What is expected:
Tell how many lines include the string "that". Answer with a single number.

== == ==

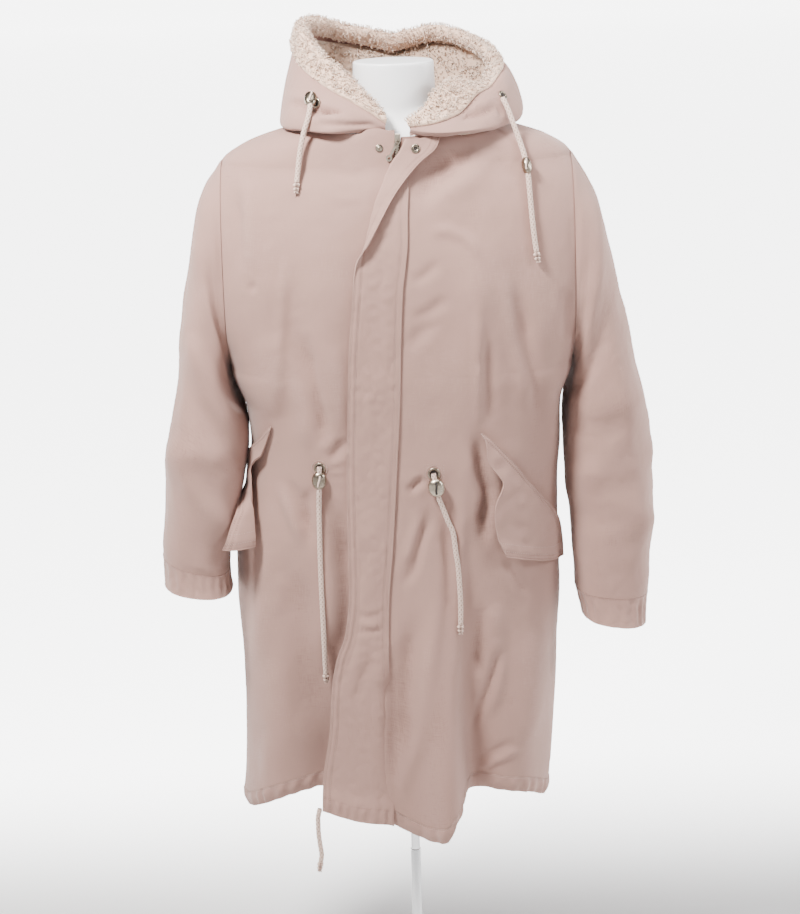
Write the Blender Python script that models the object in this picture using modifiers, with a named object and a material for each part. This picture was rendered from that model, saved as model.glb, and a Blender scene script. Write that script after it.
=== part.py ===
"""A fur trimmed parka on a limbless dress form and stand.

Metres, +Z up, the garment's front towards -Y, +X on the wearer's left. The origin is on the floor under the pole.
"""

import math
from collections import namedtuple

import bmesh
import bpy
import numpy as np
from mathutils import Matrix, Vector
from mathutils.bvhtree import BVHTree

# ---- driving sizes ----
CLOTH = 0.002  # cotton shell with its lining
FUR = 0.009  # pile and backing
GAP = 0.0003  # between pieces that meet at a seam
LAY = 0.0009  # under a piece that lies on another
CASING = 0.026  # height of the hem channel
CORD = 0.007

HEM_Z, FLARE_Z, ARMPIT_Z, TIP_Z, NECK_Z = 0.356, 0.75, 1.04, 1.32, 1.372
ARMHOLE_X = 0.240  # the upright plane that each sleeve is sewn on at
ARMHOLE_HALF = 0.095  # half of the armhole's depth, front to back
ARMHOLE_TAPER = 0.12
ROUND = 2.4  # exponent of the armholes and the sleeves
ZIP_HALF = 0.004  # from the zip's centre to a front's edge
ZIP_LOW, ZIP_TOP = 0.69, 1.365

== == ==

Task output:
4